Deve-se coibir o procedimento agressivo e atentatório à privacidade adotado por empresas que negociam bancos de dados de seus clientes a terceiros, causando-lhes dano indenizável.
O entendimento foi adotado pela 1ª Câmara de Direito Privado do Tribunal de Justiça de São Paulo para confirmar a condenação de um laboratório pelo uso de dados sensíveis para oferecer seus serviços a uma paciente, que não havia autorizado o compartilhamento de tais informações. A indenização foi arbitrada em R$ 10 mil.
De acordo com os autos, a autora descobriu, em dezembro de 2020, que estava grávida, mas perdeu o bebê em fevereiro de 2021. Poucos dias após o aborto espontâneo, ela recebeu mensagens de WhatsApp de um laboratório de criobiologia com uma oferta de coleta e armazenamento de cordão umbilical.
A autora alegou não ter fornecido seus dados pessoais, nem informações sobre a gravidez, para o laboratório. Em contestação, a empresa disse que só teria utilizado dados não sensíveis e não sigilosos, referentes apenas ao nome e número de telefone da autora.
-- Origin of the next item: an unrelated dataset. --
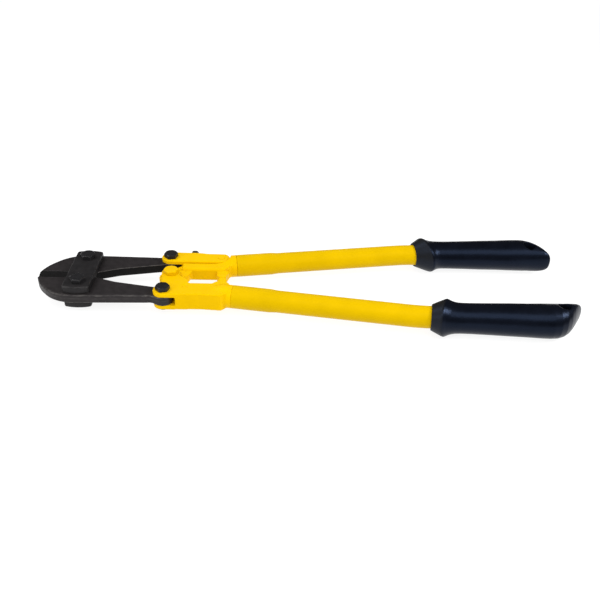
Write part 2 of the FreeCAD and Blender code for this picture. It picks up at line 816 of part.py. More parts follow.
def make_arm_fasteners():
    """The arm's pin, the adjusting screw with its lock nut, and the lock screw."""
    pin = primitive("Cylinder", "arm_pin_shape", Radius="arm_pin_radius", Height=ear_height())
    place(keep(pin, "arm_pin"), "arm_pin_x", "arm_pin_y", f"-{ear_height()} / 2")
    reach = "head_outer_y + adjusting_reach - arm_inner_y"
    screw = hex_bolt("adjusting_screw_shape", "screw_radius", reach,
                     "screw_head_flats", "screw_head_height")
    lay_across(keep(screw, "adjusting_screw"), "adjusting_screw_x", "screw_seat_y + adjusting_reach")
    nut = hex_nut("adjusting_nut_shape", "screw_radius", "screw_nut_flats", "thin_nut_height")
    lay_across(keep(nut, "adjusting_nut"), "adjusting_screw_x", "screw_seat_y + thin_nut_height")
    lock = hex_bolt("lock_screw_shape", "screw_radius", "lock_reach",
                    "screw_head_flats", "screw_head_height")
    lay_across(keep(lock, "lock_screw"), "lock_screw_x", "screw_seat_y")


def make_tube(side):
    """A handle tube: swelled over the head's spigot, straight, then bent in towards the grip."""
    body = new_body(f"{SIDE_NAME[side]}_tube")
    section = new_sketch(body, YZ)
    draw_circle(section, "0", "0", "tube_radius")
    draw_circle(section, "0", "0", "tube_radius - tube_wall")
    path = new_sketch(body, XY)
    bend_end = ("tube_straight + bend_radius * sin(bend_angle)",
                f"-{side} * bend_radius * (1 - cos(bend_angle))")
    path_end = (f"{bend_end[0]} + tube_in_grip * cos(bend_angle)",
                f"{bend_end[1]} - {side} * tube_in_grip * sin(bend_angle)")
    corners = [FreeCAD.Vector(value(x), value(y), 0)
               for x, y in (("0", "0"), ("tube_straight", "0"), bend_end, path_end)]
    first = path.addGeometry(Part.LineSegment(corners[0], corners[1]))
    bend = path.addGeometry(arc_between(corners[1], corners[2], -side * value("bend_radius"), False))
    last = path.addGeometry(Part.LineSegment(corners[2], corners[3]))
    start, end = (2, 1) if side == UPPER else (1, 2)
    path.addConstraint(Sketcher.Constraint("Coincident", first, 2, bend, start))
    path.addConstraint(Sketcher.Constraint("Coincident", bend, end, last, 1))
    hold(path, "DistanceX", first, 1, "0")
    hold(path, "DistanceY", first, 1, "0")
    hold(path, "DistanceX", first, 2, "tube_straight")
    hold(path, "DistanceY", first, 2, "0")
    hold(path, "DistanceX", last, 1, bend_end[0])
    hold(path, "DistanceY", last, 1, bend_end[1])
    hold(path, "DistanceX", last, 2, path_end[0])
    hold(path, "DistanceY", last, 2, path_end[1])
    hold_radius(path, bend, "bend_radius")
    pipe = body.newObject("PartDesign::AdditivePipe", "Pipe")
    pipe.Profile = section
    pipe.Spine = (path, [])
    doc.recompute()

    swell = new_sketch(body, XY)
    draw_outline(swell, [
        ("0", "tube_radius - tube_wall / 4"),
        ("socket_length + swell_taper", "tube_radius - tube_wall / 4"),
        ("socket_length + swell_taper", "tube_radius"),
        ("socket_length", "socket_radius"),
        ("0", "socket_radius"),
    ])
    revolve(body, swell)
    place(body, "seam_x", f"{side} * seam_y", turn=f"{side} * tube_angle")


def make_grip(side):
    """A moulded grip: finger collar, swelling body, and a flattened slanted end with a hang hole."""
    body = new_body(f"{SIDE_NAME[side]}_grip")
    profile = new_sketch(body, XY)
    draw_outline(profile, [
        ("0", "0"),
        ("grip_length", "0"),
        ("grip_length", "heel_radius - grip_nose_round", "grip_nose_round"),
        ("grip_length - grip_nose_round", "heel_radius"),
        ("heel_x", "heel_radius", "grip_side_radius"),
        ("neck_x", "neck_radius", "-throat_radius"),
        ("collar_back_x", "collar_back_radius"),
        ("collar_x", "collar_radius"),
        ("collar_front_x", "collar_front_radius"),
        ("lip_x", "lip_radius"),
        ("0", "mouth_radius"),
    ])
    revolve(body, profile)
    bore = new_sketch(body, YZ)
    draw_circle(bore, "0", "0", "tube_radius + pivot_clearance")
    pocket(body, bore, "tube_in_grip + pivot_clearance", both_ways=False, reverse=True)

    slant = new_sketch(body, XY)
    draw_outline(slant, [
        ("slant_start_x", "heel_radius + cut_graze", "-grip_slant_radius"),
        ("slant_end_x", "-grip_nose_y"),
        ("grip_length + cut_beyond", "-grip_nose_y"),
        ("grip_length + cut_beyond", "collar_radius"),
        ("slant_start_x", "collar_radius"),
    ], side)
    pocket(body, slant, "2 * collar_radius")
    for level in (1, -1):
        taper = new_sketch(body, XZ)
        draw_outline(taper, [
            ("taper_start_x", "heel_radius + cut_graze", "-grip_taper_radius"),
            ("taper_end_x", "grip_tip_height"),
            ("grip_length + cut_beyond", "grip_tip_height"),
            ("grip_length + cut_beyond", "collar_radius"),
            ("taper_start_x", "collar_radius"),
        ], level)
        pocket(body, taper, "2 * collar_radius")
    hole = new_sketch(body, XY)
    draw_circle(hole, "hang_hole_x", f"-{side} * hang_hole_y", "hang_hole_radius")
    pocket(body, hole, "2 * collar_radius")

    reach = "(tube_straight + bend_radius * sin(bend_angle))"
    drop = "(bend_radius * (1 - cos(bend_angle)))"
    place(body, f"seam_x + {reach} * cos(tube_angle) + {drop} * sin(tube_angle)",
          f"{side} * (seam_y + {reach} * sin(tube_angle) - {drop} * cos(tube_angle))",
          turn=f"{side} * (tube_angle - bend_angle)")


def check_document():
    """Stop if any object failed, or if a sub-part has no sound shape."""
    doc.recompute()
    for thing in doc.Objects:
        if "Invalid" in thing.State or "Error" in thing.State:
            raise ValueError(f"{thing.Label} ({thing.TypeId}) failed: {thing.State}")
    for thing in sub_parts:
        if thing.Shape.isNull() or not thing.Shape.isValid() or not thing.Shape.Solids:
            raise ValueError(f"{thing.Label} has no sound shape")


def export():
    os.makedirs("parts", exist_ok=True)
    for thing in sub_parts:
        thing.Shape.exportStep(os.path.join("parts", f"{thing.Label}.step"))
        print(f"{thing.Label}: {len(thing.Shape.Solids)} solid(s), {thing.Shape.Volume:.0f} mm3")
    box = FreeCAD.BoundBox()
    for thing in sub_parts:
        box.add(thing.Shape.optimalBoundingBox(False, False))
    print("whole tool:", box)


for half in (UPPER, LOWER):
    make_jaw(half)
make_link_plates()
make_link_fasteners()
make_ear_fasteners("upper_tail", "tail_bolt_x", "tail_bolt_y", "tail_head_flats", "tail_head_height")
make_ear_fasteners("lower_tail", "tail_bolt_x", "-tail_bolt_y", "tail_head_flats", "tail_head_height")
make_ear_fasteners("centre", "centre_bolt_x", "0", "centre_head_flats", "centre_head_height")
make_lower_casting()
make_upper_casting()
make_adjusting_arm()
make_arm_fasteners()
for half in (UPPER, LOWER):
    make_tube(half)
    make_grip(half)
check_document()
export()
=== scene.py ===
import json
import math

import bmesh
import bpy
from mathutils import Euler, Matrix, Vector


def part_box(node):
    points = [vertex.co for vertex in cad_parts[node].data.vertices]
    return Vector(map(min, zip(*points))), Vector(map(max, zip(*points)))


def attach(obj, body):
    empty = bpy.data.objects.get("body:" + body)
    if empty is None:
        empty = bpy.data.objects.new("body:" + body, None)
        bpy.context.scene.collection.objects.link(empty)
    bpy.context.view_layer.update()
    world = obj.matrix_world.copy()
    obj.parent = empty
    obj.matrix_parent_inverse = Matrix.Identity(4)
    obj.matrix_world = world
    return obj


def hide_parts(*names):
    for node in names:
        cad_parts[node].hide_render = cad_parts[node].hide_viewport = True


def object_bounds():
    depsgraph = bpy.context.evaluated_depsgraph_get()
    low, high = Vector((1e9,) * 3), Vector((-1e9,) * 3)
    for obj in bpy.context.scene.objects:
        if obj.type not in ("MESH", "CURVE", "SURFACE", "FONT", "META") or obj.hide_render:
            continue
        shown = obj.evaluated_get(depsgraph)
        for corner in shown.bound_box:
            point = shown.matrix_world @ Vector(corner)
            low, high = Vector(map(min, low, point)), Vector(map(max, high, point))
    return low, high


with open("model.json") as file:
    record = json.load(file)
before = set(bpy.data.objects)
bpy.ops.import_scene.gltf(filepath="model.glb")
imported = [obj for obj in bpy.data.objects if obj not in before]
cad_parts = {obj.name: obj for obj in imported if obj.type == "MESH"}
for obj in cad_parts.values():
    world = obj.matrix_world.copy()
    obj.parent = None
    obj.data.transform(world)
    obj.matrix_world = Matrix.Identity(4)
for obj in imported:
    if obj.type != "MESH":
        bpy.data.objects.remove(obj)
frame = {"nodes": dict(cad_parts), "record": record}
cad_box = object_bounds()

# Lengths are in metres, and colours are linear red, green and blue.
MM = 0.001


# ---------------------------------------------------------------- node helpers

def socket(node, name):
    """The input socket of that name that is in use."""
    return next(entry for entry in node.inputs if entry.name == name and entry.enabled)


def scaled(colour, share):
    """The same colour at a share of its strength."""
    return tuple(share * part for part in colour)


class Finish:
    """One procedural material, and short words for the nodes that it needs."""

    def __init__(self, name):
        self.material = bpy.data.materials.new(name)
        self.material.use_nodes = True
        self.tree = self.material.node_tree
        self.shader = self.tree.nodes["Principled BSDF"]
        self.place = self.tree.nodes.new("ShaderNodeTexCoord").outputs["Object"]

    def set(self, **values):
        """Sets the shader's own sockets to uniform values."""
        for name, value in values.items():
            self.shader.inputs[name.replace("_", " ")].default_value = value

    def link(self, source, name):
        """Drives one of the shader's sockets."""
        self.tree.links.new(source, self.shader.inputs[name])

    def axis(self, letter):
        """One part of the object's own coordinates."""
        parts = self.tree.nodes.new("ShaderNodeSeparateXYZ")
        self.tree.links.new(self.place, parts.inputs["Vector"])
        return parts.outputs[letter]

    def stretched(self, stretch):
        """The object's own coordinates, squeezed or stretched along each axis."""
        mapping = self.tree.nodes.new("ShaderNodeMapping")
        mapping.inputs["Scale"].default_value = stretch
        self.tree.links.new(self.place, mapping.inputs["Vector"])
        return mapping.outputs["Vector"]

    def noise(self, size, detail=4.0, roughness=0.55, stretch=None):
        """Cloudy noise whose blotches are about `size` metres across."""
        node = self.tree.nodes.new("ShaderNodeTexNoise")
        node.inputs["Scale"].default_value = 1 / size
        node.inputs["Detail"].default_value = detail
        node.inputs["Roughness"].default_value = roughness
        vector = self.stretched(stretch) if stretch else self.place
        self.tree.links.new(vector, node.inputs["Vector"])
        return node.outputs["Fac"]

    def corners(self):
        """High on outside edges, low in hollows, a half on flats."""
        return self.tree.nodes.new("ShaderNodeNewGeometry").outputs["Pointiness"]

    def span(self, value, low, high, out_low=0.0, out_high=1.0):
        """Maps low..high to out_low..out_high, held at both ends."""
        node = self.tree.nodes.new("ShaderNodeMapRange")
        self.tree.links.new(value, node.inputs["Value"])
        node.inputs["From Min"].default_value = low
        node.inputs["From Max"].default_value = high
        node.inputs["To Min"].default_value = out_low
        node.inputs["To Max"].default_value = out_high
        return node.outputs["Result"]

    def below(self, value, edge, blur):
        """1 under the edge and 0 over it; the change reaches `blur` to each side."""
        return self.span(value, edge - blur, edge + blur, 1, 0)

    def above(self, value, edge, blur):
        """0 under the edge and 1 over it; the change reaches `blur` to each side."""
        return self.span(value, edge - blur, edge + blur)

    def combine(self, kind, first, second):
        """One Math node; each value is a socket or a number."""
        node = self.tree.nodes.new("ShaderNodeMath")
        node.operation = kind
        for entry, value in zip(node.inputs, (first, second)):
            if isinstance(value, (int, float)):
                entry.default_value = value
            else:
                self.tree.links.new(value, entry)
        return node.outputs[0]

    def product(self, first, *others):
        """All the values multiplied."""
        for other in others:
            first = self.combine("MULTIPLY", first, other)
        return first

    def distance(self, value, middle):
        """How far a value is from the middle one, whichever way."""
        return self.combine("ABSOLUTE", self.combine("SUBTRACT", value, middle), 0)

    def blend(self, factor, first, second):
        """Mixes two colours; each is a socket or a colour."""
        node = self.tree.nodes.new("ShaderNodeMix")
        node.data_type = "RGBA"
        self.tree.links.new(factor, socket(node, "Factor"))
        for name, value in (("A", first), ("B", second)):
            if isinstance(value, tuple):
                socket(node, name).default_value = (*value, 1)
            else:
                self.tree.links.new(value, socket(node, name))
        return next(entry for entry in node.outputs if entry.enabled)

    def bump(self, height, depth):
        """Adds relief of about `depth` metres on top of what is there."""
        node = self.tree.nodes.new("ShaderNodeBump")
        node.inputs["Distance"].default_value = depth
        self.tree.links.new(height, node.inputs["Height"])
        existing = self.shader.inputs["Normal"]
        if existing.is_linked:
            self.tree.links.new(existing.links[0].from_socket, node.inputs["Normal"])
        self.link(node.outputs["Normal"], "Normal")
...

Não foi esse o entendimento da Justiça ao condenar o laboratório.
"Embora a ré afirme que se utilizou de dados não sensíveis e não sigilosos, referentes apenas ao nome e telefone celular da autora, não é o que se depreende dos fatos narrados. A autora estava grávida. Esta informação é um dado, que foi utilizado pela ré em sua atividade empresarial: angariação de novos clientes", disse o relator, desembargador Alexandre Marcondes.
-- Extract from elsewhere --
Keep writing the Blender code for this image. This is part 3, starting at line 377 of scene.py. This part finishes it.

Segundo o magistrado, a gravidez da autora era notadamente um dado sensível, como dispõe o artigo 5º, inciso II, da Lei 13.709/2018, a Lei Geral de Proteção de Dados (LGPD). O dispositivo classifica como dado pessoal sensível qualquer informação referente à saúde das pessoas. Para o relator, o artigo se aplica ao caso dos autos.
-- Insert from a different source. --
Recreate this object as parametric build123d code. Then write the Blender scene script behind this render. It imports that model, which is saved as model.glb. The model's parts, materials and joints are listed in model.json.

"A própria ré confirma que a autora não buscou os serviços dela. Logo, a ré somente poderia ter conhecimento da gravidez a partir do compartilhamento por terceiros de dado sensível", disse Marcondes, destacando que o laboratório também atuou como agente de tratamento da informação e, por isso, nos termos da LGPD, precisa identificar e apresentar nos autos o responsável pela coleta dos dados da autora.
Além disso, conforme o desembargador, não há demonstração nos autos de que a autora tenha expressado seu consentimento a respeito do dado sensível coletado e armazenado, no caso, a gravidez e o aborto espontâneo. Marcondes disse que essa prova cabia ao laboratório réu, como previsto na LGPD.
"Nos termos do artigo 42, do referido diploma legal, a ré responde, portanto, pela utilização indevida de dado sensível que, seguramente, causou à autora dano moral, pois à ocasião do contato realizado pela ré, a requerente não mais apresentava estado gravídico. E a conduta da ré, seguramente, além de representar violação ao direito de privacidade, fez a autora reviver sofrimento decorrente da perda gestacional", afirmou.